Choices are made on a daily basis. Sometimes the choice is easy, sometimes the choice is hard. Before we started the process of adoption we never thought about being able to choose what kind of child we wanted. All we knew was we wanted a baby. It's not like we were going to the store to pick the child we wanted off the shelf, yet that is what it kind of felt like.
At the beginning of this process we were given a sheet of paper titled "Child Desired". The questions started off easy. Age range in years?: 0. Gender?: Male or Female. Number of Children?: One or Two (Two would be twins. Buy one, get one free. Yes please!) Race/Ethnicity You Would Welcome Into Your Family?: Open to any mix of Caucasian, Black, Asian, Hispanic, or Native American. Are you interested in adopting from another country? No.
Then the questions got increasingly harder. It's not easy to decide what emotional, intellectual and medical potential special needs we are willing to accept or not accept. Sometimes it not even easy for me to make the easiest of everyday life choices. Will we accept a child with medical needs such as a drug withdrawal, alcohol exposure, congenital heart disease, missing limb, deformity of arms or legs, cerebral palsy, blindness, deafness, etc.? Will we accept a child whose birth parents have a history of mental illness, mental retardation, epilepsy, drug use, alcoholism, etc.? These are choices that will alter our lives and the life of a child forever and it feels scary as we wonder if we've made the right choice. Some of these choices we said we would accept, some we will not accept, and some we would discuss on a case by case basis.
We felt guilty marking 'will not accept' on some of the questions. It is hard to be reluctant to accept all possibilities. God accepts all people, so why shouldn't we? Who are we to be picky? Every child deserves a loving family. Are we willing to pass up potential children just because they have a special need? Are we ready for all the challenges a special needs child would bring into our lives?

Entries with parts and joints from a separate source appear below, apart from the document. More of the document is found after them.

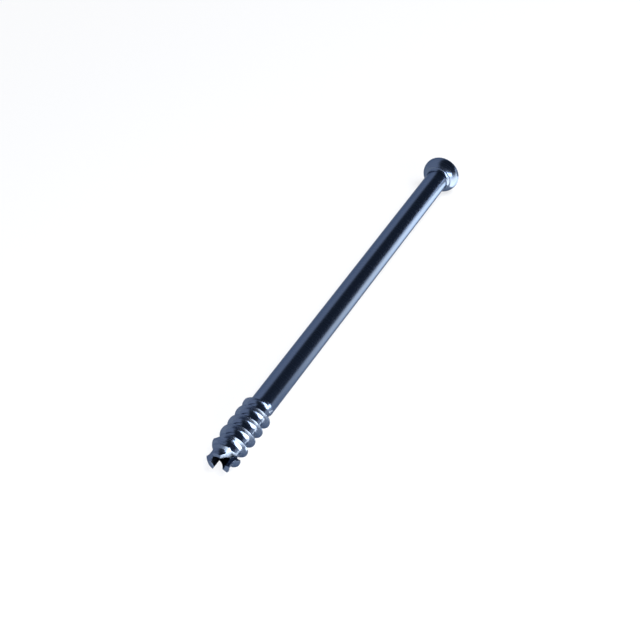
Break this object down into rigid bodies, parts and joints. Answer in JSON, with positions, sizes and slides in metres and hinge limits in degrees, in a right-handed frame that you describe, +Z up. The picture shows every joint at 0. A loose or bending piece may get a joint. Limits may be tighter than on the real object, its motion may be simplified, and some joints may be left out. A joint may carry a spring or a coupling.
{
  "type": "cannulated bone screw",
  "caption": "Cannulated cancellous bone screw: long plain shaft, short coarse thread with self-cutting flutes, ball-seated head with a hex socket, lying on its side.",
  "frame": {"origin": "on the surface that the screw lies on, under the middle of its box", "axes": "+X along the screw from the head to the tip, +Z up; the screw lies on its rim and its thread"},
  "size_m": [0.1, 0.008, 0.008],
  "materials": {
    "titanium": "polished titanium alloy with a thin blue-grey anodised layer"
  },
  "bodies": {
    "root": {"bone_screw": "titanium"}
  },
  "joints": []
}
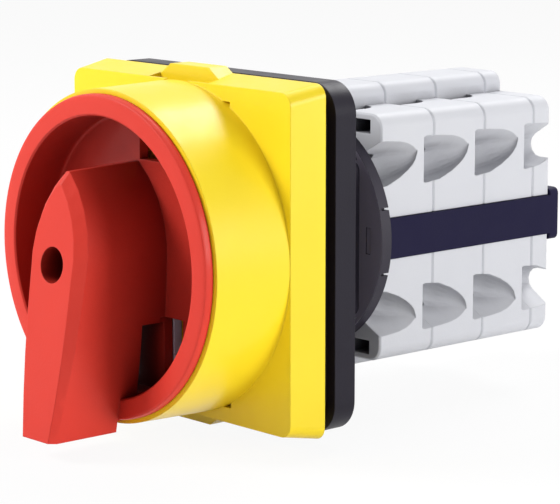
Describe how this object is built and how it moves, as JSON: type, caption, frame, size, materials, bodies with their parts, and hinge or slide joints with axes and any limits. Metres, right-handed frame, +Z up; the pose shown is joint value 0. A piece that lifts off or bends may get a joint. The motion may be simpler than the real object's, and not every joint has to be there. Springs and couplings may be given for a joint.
{
  "type": "cam switch",
  "caption": "Padlockable rotary cam switch for a panel: red handle in a yellow shroud, square frame, latch housing and a stack of contact stages.",
  "frame": {"origin": "spindle axis at the rear face of the square backing frame, where it lies on the panel", "axes": "+Y along the spindle into the panel, -Y towards the user, +Z up, +X to the user's right"},
  "size_m": [0.0654, 0.1168, 0.068],
  "materials": {
    "yellow_plastic": "moulded, half gloss",
    "red_plastic": "moulded, satin",
    "dark_plastic": "moulded, satin",
    "black_rubber": "moulded, matt",
    "navy_plastic": "moulded, satin",
    "light_grey_plastic": "moulded, satin",
    "grey_plastic": "moulded, satin",
    "white_plastic": "moulded, satin",
    "contact_brass": "stamped strip",
    "plated_steel": "zinc plated"
  },
  "bodies": {
    "base": {"backing_frame": "dark_plastic", "gasket": "black_rubber", "front_shroud": "yellow_plastic", "latch_housing": "dark_plastic", "latch_screws": "plated_steel", "end_plate": "light_grey_plastic", "rear_cap": "grey_plastic", "clamp_bar_right": "navy_plastic", "clamp_bar_left": "navy_plastic", "stage_housing_1": "light_grey_plastic", "stage_housing_2": "light_grey_plastic", "stage_housing_3": "light_grey_plastic", "fixed_contacts_1": "contact_brass", "fixed_contacts_2": "contact_brass", "fixed_contacts_3": "contact_brass", "terminal_screws_1": "plated_steel", "terminal_screws_2": "plated_steel", "terminal_screws_3": "plated_steel", "contact_spring_1_top": "plated_steel", "contact_spring_1_bottom": "plated_steel", "contact_spring_2_top": "plated_steel", "contact_spring_2_bottom": "plated_steel", "contact_spring_3_top": "plated_steel", "contact_spring_3_bottom": "plated_steel", "index_spring_top": "plated_steel", "index_spring_bottom": "plated_steel"},
    "rotor": {"handle": "red_plastic", "handle_screw": "plated_steel", "spindle": "plated_steel", "index_wheel": "white_plastic", "cam_1": "white_plastic", "cam_2": "white_plastic", "cam_3": "white_plastic"},
    "padlock_slide": {"lock_slide": "grey_plastic"},
    "plunger_body_1_top": {"plunger_1_top": "white_plastic", "contact_bridge_1_top": "contact_brass"},
    "plunger_body_1_bottom": {"plunger_1_bottom": "white_plastic", "contact_bridge_1_bottom": "contact_brass"},
    "plunger_body_2_top": {"plunger_2_top": "white_plastic", "contact_bridge_2_top": "contact_brass"},
    "plunger_body_2_bottom": {"plunger_2_bottom": "white_plastic", "contact_bridge_2_bottom": "contact_brass"},
    "plunger_body_3_top": {"plunger_3_top": "white_plastic", "contact_bridge_3_top": "contact_brass"},
    "plunger_body_3_bottom": {"plunger_3_bottom": "white_plastic", "contact_bridge_3_bottom": "contact_brass"},
    "index_roller_body_top": {"index_roller_top": "plated_steel"},
    "index_roller_body_bottom": {"index_roller_bottom": "plated_steel"}
  },
  "joints": [
    {"name": "handle_turn", "type": "hinge", "parent": "base", "child": "rotor", "pos_m": [0, 0, 0], "axis": [0, 1, 0], "range_deg": [0, 90]},
    {"name": "padlock_slide_out", "type": "slide", "parent": "rotor", "child": "padlock_slide", "axis": [0, 0, -1], "range_m": [0, 0.0033]},
    {"name": "plunger_slide_1_top", "type": "slide", "parent": "base", "child": "plunger_body_1_top", "axis": [0, 0, 1], "range_m": [-0.002, 0], "deforming": ["contact_spring_1_top"]},
    {"name": "plunger_slide_1_bottom", "type": "slide", "parent": "base", "child": "plunger_body_1_bottom", "axis": [0, 0, -1], "range_m": [-0.002, 0], "deforming": ["contact_spring_1_bottom"]},
    {"name": "plunger_slide_2_top", "type": "slide", "parent": "base", "child": "plunger_body_2_top", "axis": [0, 0, 1], "range_m": [-0.002, 0], "deforming": ["contact_spring_2_top"]},
    {"name": "plunger_slide_2_bottom", "type": "slide", "parent": "base", "child": "plunger_body_2_bottom", "axis": [0, 0, -1], "range_m": [-0.002, 0], "deforming": ["contact_spring_2_bottom"]},
    {"name": "plunger_slide_3_top", "type": "slide", "parent": "base", "child": "plunger_body_3_top", "axis": [0, 0, 1], "range_m": [-0.002, 0], "deforming": ["contact_spring_3_top"]},
    {"name": "plunger_slide_3_bottom", "type": "slide", "parent": "base", "child": "plunger_body_3_bottom", "axis": [0, 0, -1], "range_m": [-0.002, 0], "deforming": ["contact_spring_3_bottom"]},
    {"name": "index_roller_slide_top", "type": "slide", "parent": "base", "child": "index_roller_body_top", "axis": [0, 0, 1], "range_m": [-0.0012, 0], "deforming": ["index_spring_top"]},
    {"name": "index_roller_slide_bottom", "type": "slide", "parent": "base", "child": "index_roller_body_bottom", "axis": [0, 0, -1], "range_m": [-0.0012, 0], "deforming": ["index_spring_bottom"]}
  ],
  "couplings": [
    {"joint": "plunger_slide_1_top", "follows": "handle_turn", "m_per_rad": -0.0012732},
    {"joint": "plunger_slide_1_bottom", "follows": "handle_turn", "m_per_rad": -0.0012732},
    {"joint": "plunger_slide_2_top", "follows": "handle_turn", "m_per_rad": -0.0012732},
    {"joint": "plunger_slide_2_bottom", "follows": "handle_turn", "m_per_rad": -0.0012732},
    {"joint": "plunger_slide_3_top", "follows": "handle_turn", "m_per_rad": -0.0012732},
    {"joint": "plunger_slide_3_bottom", "follows": "handle_turn", "m_per_rad": -0.0012732}
  ]
}
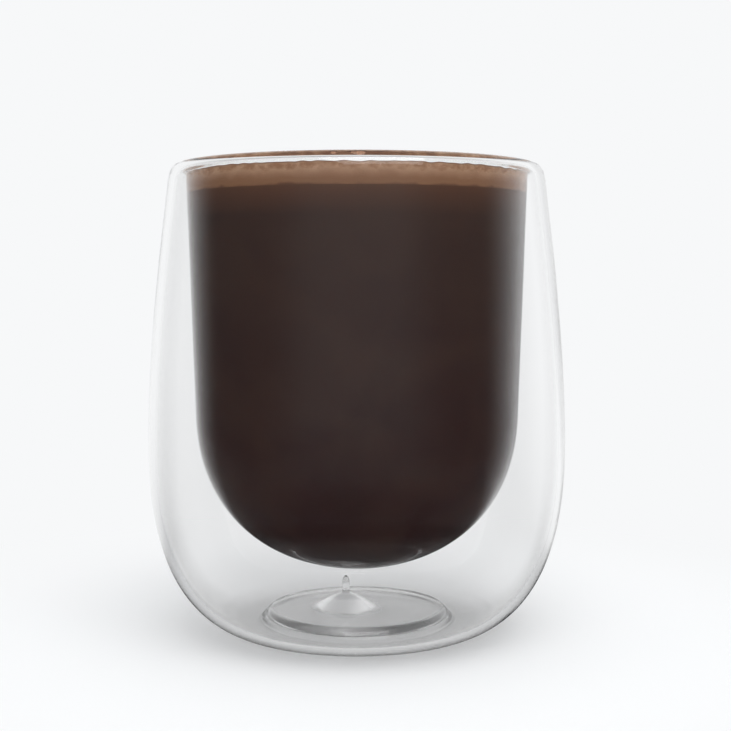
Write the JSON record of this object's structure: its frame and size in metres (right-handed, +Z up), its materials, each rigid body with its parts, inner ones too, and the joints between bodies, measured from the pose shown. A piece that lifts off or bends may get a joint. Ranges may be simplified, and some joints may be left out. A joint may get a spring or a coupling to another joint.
{
  "type": "caffe mocha in a double-walled glass",
  "caption": "Dark caffe mocha with a thin layer of brown milk foam, in a clear double-walled tumbler that narrows to a rounded lip.",
  "frame": {"origin": "middle of the foot ring, on the plane that the glass stands on", "axes": "+Z up along the glass's axis; the sealed tip in the base lies towards -X"},
  "size_m": [0.0882, 0.0882, 0.0985],
  "materials": {
    "glass": "clear borosilicate glass, smooth",
    "mocha": "dark chocolate and coffee drink, glossy",
    "foam": "brown milk foam with fine bubbles"
  },
  "bodies": {
    "root": {"glass": "glass", "mocha": "mocha", "foam": "foam"}
  },
  "joints": []
}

When we thought about having a child of our own, we thought it would be this perfect little baby that had nothing wrong with it. Was our thinking naive? Maybe. Could we end up with a baby that is perfect in every way? Absolutely. And even if we are blessed with a child that has "something wrong with them", are we going to love it any less? Of course not! It will be perfect in our eyes, which is all that matters. I realize that even I was to become pregnant there are still plenty of potential special needs that could arise. It's just that I would have control over some of these risks, such as drug and alcohol exposure. I can't control any potential birth mothers, even though I wish I could.
We feel that we are very accepting of what we will or will not accept. Will this lead us to the child that God has chosen for us any faster? We hope so. A few days after our failed adoption the adoption agency informed us that we were 1 of 2 families within all six of their offices that was open to an African American child and/or a boy. This has probably changed now that it has been over 8 weeks since then, but it made us sad that at that time that no one wanted an African American child. Well, sad and kind of happy because we thought it might lead us to our baby sooner. But it all goes back to the fact that with adoption you can try and 'choose' what you desire. But I think this gives a false sense of control. We know that we can try all we want to be in control, but ultimately God is the one in control and already has our perfect baby chosen. All we can do is try to wait patiently.